On completion of the cell cycle, the two new cells may enter a G1 phase and prepare for further rounds of the cycle. Some cells may suspend their progression around the cell cycle (usually at the G1 stage) and enter a G0 phase (Fig. 2.10). Some cells in the G0 phase may eventually re-enter the cycle and replicate themselves when, for example, they are needed to replace dead or damaged similar cells. Other cells halt their progression around the cycle, undergo differentiation and carry out specific functions before they die without having divided again.
Meiosis
Meiosis is a type of cell division in which the number of chromosomes (and DNA) in the offspring cells is half that in the parent cell. This occurs only in the formation of gametes, i.e. ova in females and spermatozoa in males. Meiosis ensures that on fertilisation the normal number of chromosomes (and their DNA content) is present in the fertilised ovum (the zygote). The process of meiosis ensures that there is a mixing of maternally and paternally derived chromosomes (and thus genes). This ensures diversity of the gene pool of a species. Further details of meiosis are described in Chapters 15 and 16.
■ A cell is the basic unit of life formed from cytoplasm and a nucleus (in most cells) enclosed by a cell membrane.
■ The nucleus contains DNA (in chromosomes), proteins and RNA.
■ In non-dividing cells, nuclear contents are described as chromatin:
■ heterochromatin is densely stained and is largely inactive
■ euchromatin is palely stained as the DNA is uncoiled and coding RNA to direct protein synthesis
■ a nucleolus is present in nuclei of cells producing RNA.

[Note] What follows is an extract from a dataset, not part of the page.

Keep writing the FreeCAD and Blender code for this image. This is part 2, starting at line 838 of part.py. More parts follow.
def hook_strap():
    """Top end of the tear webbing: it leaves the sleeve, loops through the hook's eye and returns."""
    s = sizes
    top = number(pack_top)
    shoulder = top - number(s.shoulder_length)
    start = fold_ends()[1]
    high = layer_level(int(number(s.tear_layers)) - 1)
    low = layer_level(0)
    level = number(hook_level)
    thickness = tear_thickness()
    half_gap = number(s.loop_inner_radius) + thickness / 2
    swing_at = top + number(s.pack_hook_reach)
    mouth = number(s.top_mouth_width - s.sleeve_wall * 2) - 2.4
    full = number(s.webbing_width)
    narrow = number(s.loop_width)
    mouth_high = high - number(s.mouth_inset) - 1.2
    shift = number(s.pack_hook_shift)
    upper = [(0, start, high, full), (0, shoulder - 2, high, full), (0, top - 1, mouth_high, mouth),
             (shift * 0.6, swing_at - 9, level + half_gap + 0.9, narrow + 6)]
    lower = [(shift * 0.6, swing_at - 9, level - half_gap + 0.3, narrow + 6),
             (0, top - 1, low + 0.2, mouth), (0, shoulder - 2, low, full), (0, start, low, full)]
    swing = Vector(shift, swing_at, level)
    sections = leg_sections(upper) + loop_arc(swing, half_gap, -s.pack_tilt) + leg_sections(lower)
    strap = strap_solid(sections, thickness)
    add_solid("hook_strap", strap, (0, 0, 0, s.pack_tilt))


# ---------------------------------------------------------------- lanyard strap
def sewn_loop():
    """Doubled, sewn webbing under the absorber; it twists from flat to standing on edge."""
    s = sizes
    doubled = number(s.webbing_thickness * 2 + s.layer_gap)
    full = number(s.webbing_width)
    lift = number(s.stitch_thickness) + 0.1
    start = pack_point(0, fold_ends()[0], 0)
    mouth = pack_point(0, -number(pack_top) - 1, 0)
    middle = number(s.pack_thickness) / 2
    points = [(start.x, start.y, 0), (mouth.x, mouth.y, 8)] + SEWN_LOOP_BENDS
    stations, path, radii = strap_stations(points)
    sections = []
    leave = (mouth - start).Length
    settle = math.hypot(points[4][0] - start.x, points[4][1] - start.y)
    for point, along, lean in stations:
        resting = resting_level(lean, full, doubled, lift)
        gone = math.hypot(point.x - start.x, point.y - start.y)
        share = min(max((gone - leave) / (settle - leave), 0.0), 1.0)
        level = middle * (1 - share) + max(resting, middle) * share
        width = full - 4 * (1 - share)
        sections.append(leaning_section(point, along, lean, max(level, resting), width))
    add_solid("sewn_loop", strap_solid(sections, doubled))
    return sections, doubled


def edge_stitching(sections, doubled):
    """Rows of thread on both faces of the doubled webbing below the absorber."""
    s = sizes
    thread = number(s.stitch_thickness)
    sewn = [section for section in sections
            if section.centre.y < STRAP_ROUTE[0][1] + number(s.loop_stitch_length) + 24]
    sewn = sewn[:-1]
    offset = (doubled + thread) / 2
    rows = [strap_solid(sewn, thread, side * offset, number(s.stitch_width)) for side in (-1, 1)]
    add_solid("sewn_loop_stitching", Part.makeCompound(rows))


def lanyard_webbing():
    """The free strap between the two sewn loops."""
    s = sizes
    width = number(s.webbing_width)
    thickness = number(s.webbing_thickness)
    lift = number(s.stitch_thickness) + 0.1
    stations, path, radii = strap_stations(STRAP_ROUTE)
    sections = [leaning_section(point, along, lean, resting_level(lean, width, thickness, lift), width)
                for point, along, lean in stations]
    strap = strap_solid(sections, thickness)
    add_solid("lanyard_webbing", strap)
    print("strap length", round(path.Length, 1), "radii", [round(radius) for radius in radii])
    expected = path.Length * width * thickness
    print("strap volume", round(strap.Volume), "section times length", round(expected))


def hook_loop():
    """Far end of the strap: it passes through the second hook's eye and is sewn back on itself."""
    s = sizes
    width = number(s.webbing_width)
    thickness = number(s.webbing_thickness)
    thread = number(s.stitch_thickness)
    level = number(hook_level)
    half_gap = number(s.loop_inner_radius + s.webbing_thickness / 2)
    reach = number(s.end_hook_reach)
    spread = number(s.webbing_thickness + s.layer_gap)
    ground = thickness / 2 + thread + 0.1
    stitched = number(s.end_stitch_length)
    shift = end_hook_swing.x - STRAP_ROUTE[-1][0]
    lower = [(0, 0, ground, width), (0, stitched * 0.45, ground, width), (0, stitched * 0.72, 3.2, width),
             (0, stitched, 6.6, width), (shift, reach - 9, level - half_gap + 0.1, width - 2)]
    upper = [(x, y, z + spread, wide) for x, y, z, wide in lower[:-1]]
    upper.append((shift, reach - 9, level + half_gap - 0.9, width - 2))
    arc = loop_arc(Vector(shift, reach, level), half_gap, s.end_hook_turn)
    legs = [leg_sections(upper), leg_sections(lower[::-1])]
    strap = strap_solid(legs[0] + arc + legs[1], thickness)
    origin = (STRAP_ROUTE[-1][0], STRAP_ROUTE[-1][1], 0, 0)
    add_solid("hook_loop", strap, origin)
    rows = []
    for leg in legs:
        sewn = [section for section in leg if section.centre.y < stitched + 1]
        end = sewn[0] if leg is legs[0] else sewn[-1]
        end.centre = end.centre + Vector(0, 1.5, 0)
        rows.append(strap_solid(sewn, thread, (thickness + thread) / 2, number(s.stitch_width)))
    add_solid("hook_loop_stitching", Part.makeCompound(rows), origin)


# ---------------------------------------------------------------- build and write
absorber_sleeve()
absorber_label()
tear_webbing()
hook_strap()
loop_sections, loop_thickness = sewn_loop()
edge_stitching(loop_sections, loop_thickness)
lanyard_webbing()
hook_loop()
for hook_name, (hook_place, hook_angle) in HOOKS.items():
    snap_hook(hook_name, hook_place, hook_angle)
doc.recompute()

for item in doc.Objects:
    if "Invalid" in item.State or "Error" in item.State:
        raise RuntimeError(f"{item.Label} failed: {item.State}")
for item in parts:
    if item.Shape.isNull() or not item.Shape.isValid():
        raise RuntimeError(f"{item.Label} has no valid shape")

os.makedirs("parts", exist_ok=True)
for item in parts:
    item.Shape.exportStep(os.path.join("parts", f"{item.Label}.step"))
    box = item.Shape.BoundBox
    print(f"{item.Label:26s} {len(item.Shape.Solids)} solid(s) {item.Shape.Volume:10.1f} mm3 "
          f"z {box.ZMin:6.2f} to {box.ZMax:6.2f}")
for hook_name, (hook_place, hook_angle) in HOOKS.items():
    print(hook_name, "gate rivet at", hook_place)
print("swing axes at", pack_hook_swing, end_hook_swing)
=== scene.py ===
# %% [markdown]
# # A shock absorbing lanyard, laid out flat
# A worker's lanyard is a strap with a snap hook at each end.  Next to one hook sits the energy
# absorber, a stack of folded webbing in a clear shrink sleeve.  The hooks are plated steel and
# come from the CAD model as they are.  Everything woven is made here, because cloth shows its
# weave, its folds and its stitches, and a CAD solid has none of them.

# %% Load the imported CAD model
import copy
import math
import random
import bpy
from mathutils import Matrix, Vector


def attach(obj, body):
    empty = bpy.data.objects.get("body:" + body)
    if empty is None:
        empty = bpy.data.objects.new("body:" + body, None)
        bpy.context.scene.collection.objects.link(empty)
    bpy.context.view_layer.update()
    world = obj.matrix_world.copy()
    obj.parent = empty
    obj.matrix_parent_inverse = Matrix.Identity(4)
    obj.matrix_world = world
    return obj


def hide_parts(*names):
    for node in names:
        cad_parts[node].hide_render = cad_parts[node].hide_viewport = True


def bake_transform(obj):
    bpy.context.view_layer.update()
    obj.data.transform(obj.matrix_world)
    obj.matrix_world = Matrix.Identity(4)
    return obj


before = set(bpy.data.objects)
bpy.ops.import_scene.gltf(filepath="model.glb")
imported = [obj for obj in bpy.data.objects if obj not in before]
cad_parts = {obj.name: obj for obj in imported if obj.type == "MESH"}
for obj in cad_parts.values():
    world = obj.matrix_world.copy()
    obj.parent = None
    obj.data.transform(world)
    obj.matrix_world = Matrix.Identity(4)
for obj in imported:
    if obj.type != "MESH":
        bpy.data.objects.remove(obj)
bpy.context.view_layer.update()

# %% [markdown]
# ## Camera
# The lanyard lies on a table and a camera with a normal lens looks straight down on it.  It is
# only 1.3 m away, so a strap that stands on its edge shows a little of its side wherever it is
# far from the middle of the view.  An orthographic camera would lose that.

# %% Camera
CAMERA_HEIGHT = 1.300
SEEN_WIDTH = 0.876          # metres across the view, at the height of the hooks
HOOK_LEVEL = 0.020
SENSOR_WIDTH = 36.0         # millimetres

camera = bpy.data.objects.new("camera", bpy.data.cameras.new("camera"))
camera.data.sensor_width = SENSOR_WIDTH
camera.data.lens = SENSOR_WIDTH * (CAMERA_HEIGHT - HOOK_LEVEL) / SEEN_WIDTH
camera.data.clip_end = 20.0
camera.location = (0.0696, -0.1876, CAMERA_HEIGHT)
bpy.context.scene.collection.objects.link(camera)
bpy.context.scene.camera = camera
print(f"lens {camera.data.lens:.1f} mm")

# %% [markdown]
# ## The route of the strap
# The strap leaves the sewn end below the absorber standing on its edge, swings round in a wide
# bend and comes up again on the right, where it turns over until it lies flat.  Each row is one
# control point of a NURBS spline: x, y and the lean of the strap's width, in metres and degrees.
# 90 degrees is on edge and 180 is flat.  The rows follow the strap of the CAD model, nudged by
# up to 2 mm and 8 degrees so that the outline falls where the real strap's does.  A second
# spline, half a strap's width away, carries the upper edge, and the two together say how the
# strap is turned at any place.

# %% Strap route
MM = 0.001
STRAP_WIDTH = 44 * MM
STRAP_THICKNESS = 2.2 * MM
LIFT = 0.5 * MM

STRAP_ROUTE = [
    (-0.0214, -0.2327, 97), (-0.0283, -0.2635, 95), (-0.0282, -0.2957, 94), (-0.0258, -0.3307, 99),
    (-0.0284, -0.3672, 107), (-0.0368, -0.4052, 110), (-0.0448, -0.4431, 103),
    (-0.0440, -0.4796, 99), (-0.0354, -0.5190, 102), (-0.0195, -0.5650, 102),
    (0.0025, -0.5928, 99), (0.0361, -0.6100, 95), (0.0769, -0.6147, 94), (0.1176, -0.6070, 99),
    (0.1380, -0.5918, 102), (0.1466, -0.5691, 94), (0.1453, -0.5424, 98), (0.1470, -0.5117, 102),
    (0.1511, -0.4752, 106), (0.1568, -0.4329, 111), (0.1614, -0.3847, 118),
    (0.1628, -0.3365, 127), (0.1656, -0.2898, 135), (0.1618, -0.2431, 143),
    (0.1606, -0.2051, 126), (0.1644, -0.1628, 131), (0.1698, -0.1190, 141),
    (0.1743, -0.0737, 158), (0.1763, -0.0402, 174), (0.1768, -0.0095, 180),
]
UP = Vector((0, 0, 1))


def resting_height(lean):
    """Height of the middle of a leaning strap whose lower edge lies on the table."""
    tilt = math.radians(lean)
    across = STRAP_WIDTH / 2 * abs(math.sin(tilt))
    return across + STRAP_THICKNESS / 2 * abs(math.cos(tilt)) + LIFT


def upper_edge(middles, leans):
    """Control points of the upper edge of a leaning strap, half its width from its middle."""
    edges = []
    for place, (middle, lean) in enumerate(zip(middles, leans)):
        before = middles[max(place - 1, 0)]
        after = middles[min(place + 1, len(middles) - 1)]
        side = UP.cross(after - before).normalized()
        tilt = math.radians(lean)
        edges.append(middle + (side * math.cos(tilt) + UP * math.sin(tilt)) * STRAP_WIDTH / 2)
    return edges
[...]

■ Cytoplasm contains organelles which carry out specific functions:
■ tubules and protein filaments give shape to cells and aid movement (of material in cells and of cells themselves)

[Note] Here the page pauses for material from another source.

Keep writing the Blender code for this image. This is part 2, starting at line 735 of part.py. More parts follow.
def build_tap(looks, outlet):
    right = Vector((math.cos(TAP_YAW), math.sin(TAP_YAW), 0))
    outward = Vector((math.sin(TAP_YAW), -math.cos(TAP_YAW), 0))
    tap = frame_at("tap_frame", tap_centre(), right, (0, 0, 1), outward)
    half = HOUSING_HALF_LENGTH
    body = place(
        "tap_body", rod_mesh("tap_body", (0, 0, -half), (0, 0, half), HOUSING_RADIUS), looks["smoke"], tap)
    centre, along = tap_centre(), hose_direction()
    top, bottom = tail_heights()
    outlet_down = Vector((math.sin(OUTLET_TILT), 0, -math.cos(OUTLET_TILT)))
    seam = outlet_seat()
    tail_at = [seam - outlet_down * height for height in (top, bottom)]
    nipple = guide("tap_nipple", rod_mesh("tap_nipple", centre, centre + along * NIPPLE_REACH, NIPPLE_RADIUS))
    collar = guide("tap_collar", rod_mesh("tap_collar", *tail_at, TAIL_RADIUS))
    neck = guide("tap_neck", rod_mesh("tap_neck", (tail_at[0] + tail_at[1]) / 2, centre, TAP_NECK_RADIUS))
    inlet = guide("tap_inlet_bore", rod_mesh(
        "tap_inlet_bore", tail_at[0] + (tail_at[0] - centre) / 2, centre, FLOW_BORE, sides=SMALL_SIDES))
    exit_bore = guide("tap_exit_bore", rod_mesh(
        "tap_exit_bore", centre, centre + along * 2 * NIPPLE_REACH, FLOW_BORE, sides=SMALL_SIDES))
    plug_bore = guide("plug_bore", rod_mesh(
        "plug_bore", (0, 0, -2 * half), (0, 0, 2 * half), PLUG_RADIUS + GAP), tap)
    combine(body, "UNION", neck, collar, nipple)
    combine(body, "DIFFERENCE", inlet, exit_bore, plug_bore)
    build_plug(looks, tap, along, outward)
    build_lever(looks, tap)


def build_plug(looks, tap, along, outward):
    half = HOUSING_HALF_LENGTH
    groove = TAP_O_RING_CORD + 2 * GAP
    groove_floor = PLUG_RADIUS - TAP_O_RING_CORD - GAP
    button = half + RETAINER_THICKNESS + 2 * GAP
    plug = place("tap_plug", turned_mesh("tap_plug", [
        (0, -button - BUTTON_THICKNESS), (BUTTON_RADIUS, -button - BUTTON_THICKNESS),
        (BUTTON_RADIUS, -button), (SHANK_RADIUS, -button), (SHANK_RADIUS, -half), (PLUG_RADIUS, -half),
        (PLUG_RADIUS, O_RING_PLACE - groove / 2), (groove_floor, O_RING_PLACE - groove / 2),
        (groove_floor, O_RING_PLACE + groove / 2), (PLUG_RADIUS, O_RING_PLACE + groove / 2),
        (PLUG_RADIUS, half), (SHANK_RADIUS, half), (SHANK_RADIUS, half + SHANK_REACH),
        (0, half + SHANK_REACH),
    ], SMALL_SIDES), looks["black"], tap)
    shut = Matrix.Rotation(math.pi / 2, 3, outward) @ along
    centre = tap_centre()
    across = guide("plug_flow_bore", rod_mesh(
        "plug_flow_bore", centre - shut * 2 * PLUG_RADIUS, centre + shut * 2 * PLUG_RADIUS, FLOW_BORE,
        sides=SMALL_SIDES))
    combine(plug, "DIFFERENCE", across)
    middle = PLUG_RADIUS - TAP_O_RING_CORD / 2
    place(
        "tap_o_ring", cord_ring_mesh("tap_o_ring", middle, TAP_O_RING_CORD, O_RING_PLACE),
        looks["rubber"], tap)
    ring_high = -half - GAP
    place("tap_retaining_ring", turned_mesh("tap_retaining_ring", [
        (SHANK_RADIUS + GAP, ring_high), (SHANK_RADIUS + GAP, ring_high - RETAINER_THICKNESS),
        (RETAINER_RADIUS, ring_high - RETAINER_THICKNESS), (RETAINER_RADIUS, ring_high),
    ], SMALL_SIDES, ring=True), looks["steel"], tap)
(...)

■ mitochondria provide energy (ATP) for the cell
■ endoplasmic reticulum, which is formed from membranes surrounding a cistern, is involved in synthesis. RER has bound ribosomes and synthesises proteins mainly for export; SER is involved in lipid synthesis. Free ribosomes synthesise proteins mainly for internal use
■ membrane-bound vesicles are involved in uptake of substances into the cell (endocytosis) and export of substances (exocytosis)
■ the Golgi apparatus has membranes and vesicles and modifies synthesised proteins by adding, for example, carbohydrates
■ lysosomes are membrane bound and contain hydrolytic enzymes. Lysosomes fuse with endocytotic vesicles and digest their contents.
■ Cytoplasm in some cells forms projections, for example cilia and microvilli, and may store carbohydrate, lipids or proteins.
■ Specialised parts of cell membranes of adjacent cells form junctions which help to bind the cells together, prevent molecules moving in between the cells, or aid movement of ions between adjacent cells.
■ Cell division (mitosis) occurs in many types of cell. Prior to mitosis, cells synthesise copy strands of their DNA in the S phase of the cell cycle:
■ In the prophase stage of mitosis chromosomes condense and become visible as individual units. A spindle forms of microtubules. Gradually, the nuclear membrane disappears and (at metaphase) the chromosomes move to the equator of the spindle and attach to the microtubules. In the next phase (anaphase) the chromosomes split along their length and each half moves towards a pole of the spindle. Mitosis ends with telophase as the spindle disappears and the nuclear membrane reforms and encloses the uncoiling chromosomes. The cytoplasm of the original cell splits and two new cells are formed with each having the same number of chromosomes (and amount of DNA) as the original cell.